-- DATA start --

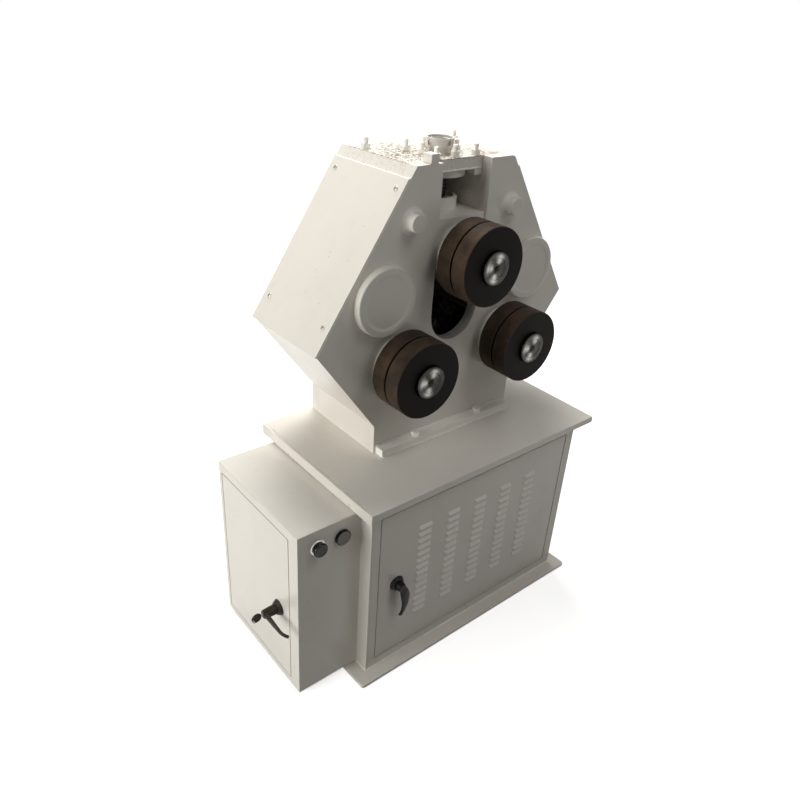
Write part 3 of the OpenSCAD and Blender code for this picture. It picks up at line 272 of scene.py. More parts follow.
def hexagon(name, across, low, high, centre=(0, 0, 0), facing="+Z", domed=True):
    """A hexagon between two heights: a plain one, or a nut or head with its corners turned off."""
    corner = across / math.sqrt(3)
    bpy.ops.mesh.primitive_cylinder_add(vertices=6, radius=corner * MM, depth=(high - low) * MM,
                                        location=(0, 0, (low + high) / 2 * MM))
    head = settle(named(name))
    if domed:
        face, off = 0.9 * corner, 0.07 * across * 0.55
        cone = turned(name + "_cone", [(face, low), (corner, low + off), (corner, high - off),
                                       (face, high)], sides=36)
        modify(head, "BOOLEAN", operation="INTERSECT", object=cone, solver="EXACT")
        bpy.data.objects.remove(cone)
    outward(head)
    smooth(head, math.radians(20))
    return place(head, centre, facing)


def cut(piece, *cutters):
    """Cuts the cutters out of a piece."""
    tool = joined("cutter", list(cutters))
    outward(tool)
    modify(piece, "BOOLEAN", operation="DIFFERENCE", object=tool, solver="EXACT")
    bpy.data.objects.remove(tool)
    return outward(piece)


def draw_in(piece, centre, axis, inner, outer, share):
    """Draws the corners between two radii, round a point on a shaft's axis, towards that axis."""
    centre = Vector(centre) * MM
    aside = [i for i in range(3) if i != axis]
    open_mesh(piece, "VERT")
    pick(piece, "VERT", lambda v: (v.co - centre).length < outer * MM
         and math.hypot(*(v.co[i] - centre[i] for i in aside)) > inner * MM)
    bpy.ops.transform.resize(value=[1 if i == axis else share for i in range(3)],
                             center_override=centre)
    close_mesh()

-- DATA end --

→ EXERCISE INSTRUCTIONS: Emit the full listing verbatim.

→ PROBLEM SOLUTION:
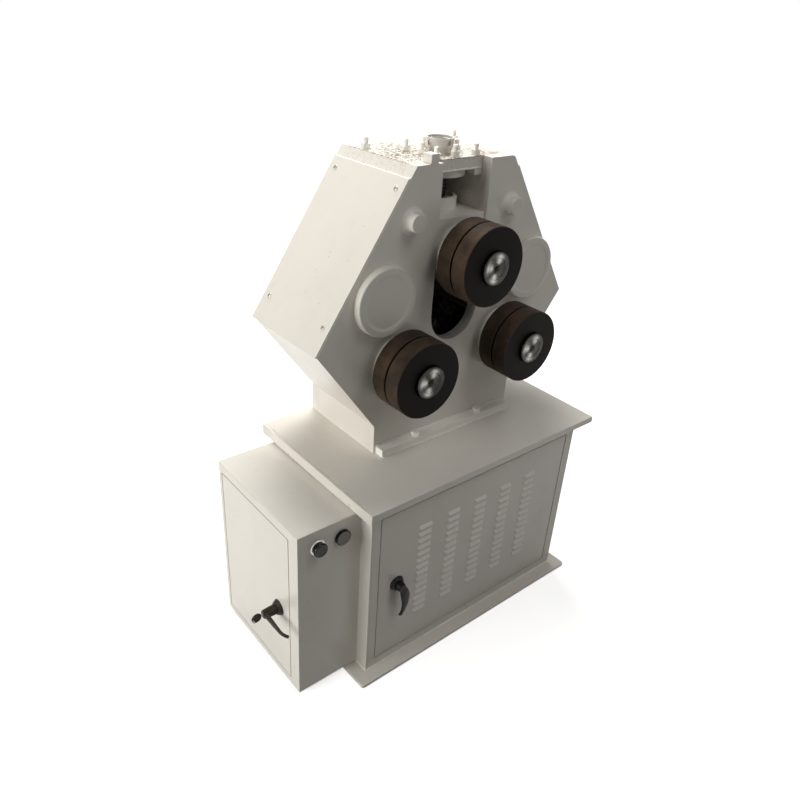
Write part 3 of the OpenSCAD and Blender code for this picture. It picks up at line 272 of scene.py. More parts follow.
def hexagon(name, across, low, high, centre=(0, 0, 0), facing="+Z", domed=True):
    """A hexagon between two heights: a plain one, or a nut or head with its corners turned off."""
    corner = across / math.sqrt(3)
    bpy.ops.mesh.primitive_cylinder_add(vertices=6, radius=corner * MM, depth=(high - low) * MM,
                                        location=(0, 0, (low + high) / 2 * MM))
    head = settle(named(name))
    if domed:
        face, off = 0.9 * corner, 0.07 * across * 0.55
        cone = turned(name + "_cone", [(face, low), (corner, low + off), (corner, high - off),
                                       (face, high)], sides=36)
        modify(head, "BOOLEAN", operation="INTERSECT", object=cone, solver="EXACT")
        bpy.data.objects.remove(cone)
    outward(head)
    smooth(head, math.radians(20))
    return place(head, centre, facing)


def cut(piece, *cutters):
    """Cuts the cutters out of a piece."""
    tool = joined("cutter", list(cutters))
    outward(tool)
    modify(piece, "BOOLEAN", operation="DIFFERENCE", object=tool, solver="EXACT")
    bpy.data.objects.remove(tool)
    return outward(piece)


def draw_in(piece, centre, axis, inner, outer, share):
    """Draws the corners between two radii, round a point on a shaft's axis, towards that axis."""
    centre = Vector(centre) * MM
    aside = [i for i in range(3) if i != axis]
    open_mesh(piece, "VERT")
    pick(piece, "VERT", lambda v: (v.co - centre).length < outer * MM
         and math.hypot(*(v.co[i] - centre[i] for i in aside)) > inner * MM)
    bpy.ops.transform.resize(value=[1 if i == axis else share for i in range(3)],
                             center_override=centre)
    close_mesh()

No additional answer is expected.